When her mother bought Unit 4 in the ’70s, it was far less common for people to have multiple “toys,” as Shipley explained. People didn’t have five different sets of skis or bikes or kayaks. The units had shag carpet and featured twin beds so they could fit many people inside, part of an attempt to grow the ski industry, she said.

But in the 1990s, the local market went through a major phase of bigger meaning better. At that time, location became less important. To find larger properties meant buying farther away from the mountain.

Size isn’t the townhome’s allure. The three-bedroom, 2 1/2-bath unit is only about 1,500 square feet. Still it boasts cathedral ceilings, an open concept living room, dining room and kitchen, high-end appliances, a dramatic two-story outdoor view and — the piece de resistance — a private trail immediately behind the unit that connects with Steamboat Resort.

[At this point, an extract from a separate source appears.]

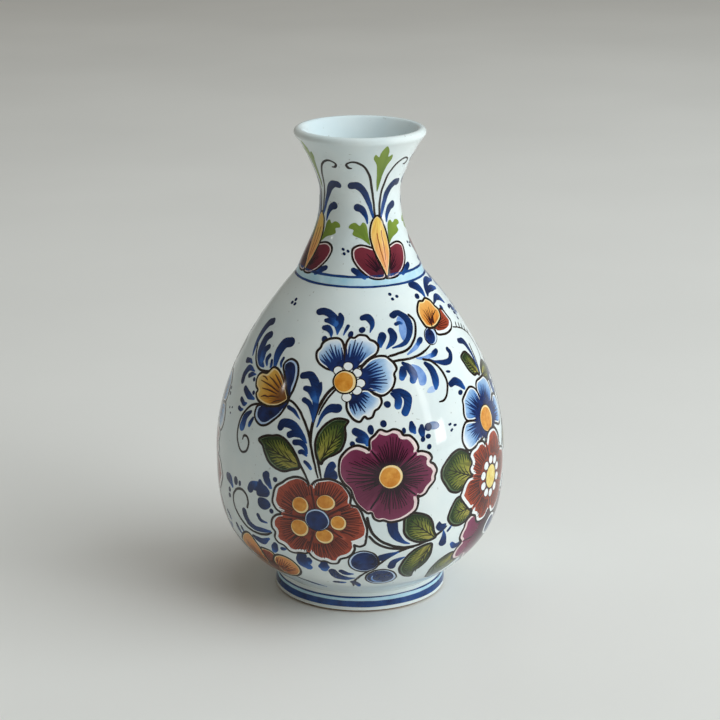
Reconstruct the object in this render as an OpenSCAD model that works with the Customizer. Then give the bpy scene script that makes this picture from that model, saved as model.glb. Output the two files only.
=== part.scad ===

“You ski to your downstairs bedroom,” Shipley said. “That’s the real draw to properties like these.”

Shipley equated the sale of townhomes at Storm Meadows to the changing of the guard.

“There’s a few people who are still the owners from the ’70s,” she said. “(The units) are either being passed down to children and grandchildren or a new generation is realizing that location is more important than size.”

That’s underscored by the fact that six of the townhomes sold in 2020. None are currently on the market.

“People want to breathe, and they want a little freedom,” she said. “They don’t care as much as how big the interior space is. In this day and age, they want to have vast exterior space that they don’t have to share.”

As Shipley likes to say, at Storm Meadows Townhomes, “You live in the view.”